I used following three messaging patterns.
- Publish/Subscribe: Where client subscribes to specific types of messages. When server reads these messages from hardware, it will publish to these clients.
- Request/Response: Client can send request to server who execute the request, interact with hardware and get's the response back. E.g Client can request to open a serial port or play an audio.
- Push/Pull: All clients will push the logs to the central logging server, central logging server pulls the messages and writes to the file.

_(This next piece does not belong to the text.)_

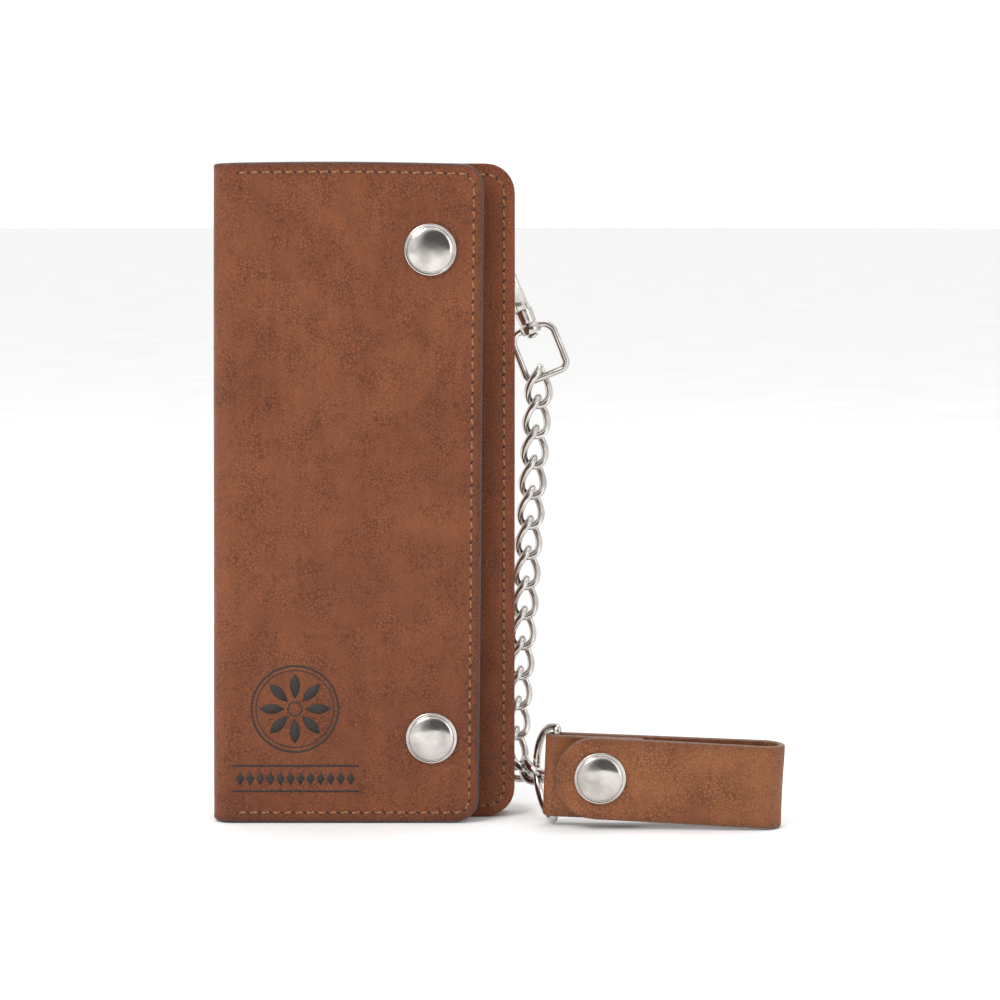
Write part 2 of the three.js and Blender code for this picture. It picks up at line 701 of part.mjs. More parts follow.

As the development is done using C# on Windows Embedded environment, I use clrzmq which is a C# binding for ZeroMQ. Based on my initial performance test, I realized that clrzmq is taking lot more CPU than I expected.
I used RedGate's ANTS performance profiler for .NET which gives detail analysis on how much CPU cycles are spent on each function and how many times it is called.
What I found is that ZmqSocket.Receive() method spent it's time on
- SpinWait:17.1%
- Stopwatch.GetElapsedDateTimeTicks: 4.1%
- Stopwatch.StartNew: 2.4%
- Receive: 73.3%
In which Receive() function spent 64.4% of the time on SocketProxy.Receive()
- ErrorProxy.get_ShouldTryAgain: 5.1%
- SocketProxy.Receive: 64.4%
Now CPU Usage for SocketProxy.Receive()
- DisposableIntPtr.Dispose: 11.1%
- ZmqMsgT.Init:7.1%
- ZmqMsgT.Close:5.8%
- SocketProxy.RetryIfInterrupted: 20.8%
See the attached Picture where SocketProxy.Receive() uses 13142.42 CPU ticks
Average CPU ticks per request = 191,196,025 / 14,548 = 13142.42
Average CPU ticks per request = 191,196,025 / 14,548 = 13142.42
As part of optimization, I used pre-allocated raw buffer to send and receive data instead of ZmqMsg object, moved StopWatch and SpinWait code in to a limited scope where timeout is defined and longer than certain value.
After these optimization, SocketProxy.Receive() uses only 2696.54 CPU ticks which is almost 1/5 of original cpu usages. See the attached picture below.
Average CPU ticks per request = 5,132,725,522 / 1,903,448 = 2696.54
Here is github link for optimized ZeroMQ library.
I am happy to say that my patch was accepted by clrzmq author and merge into the mainline clrzmq library.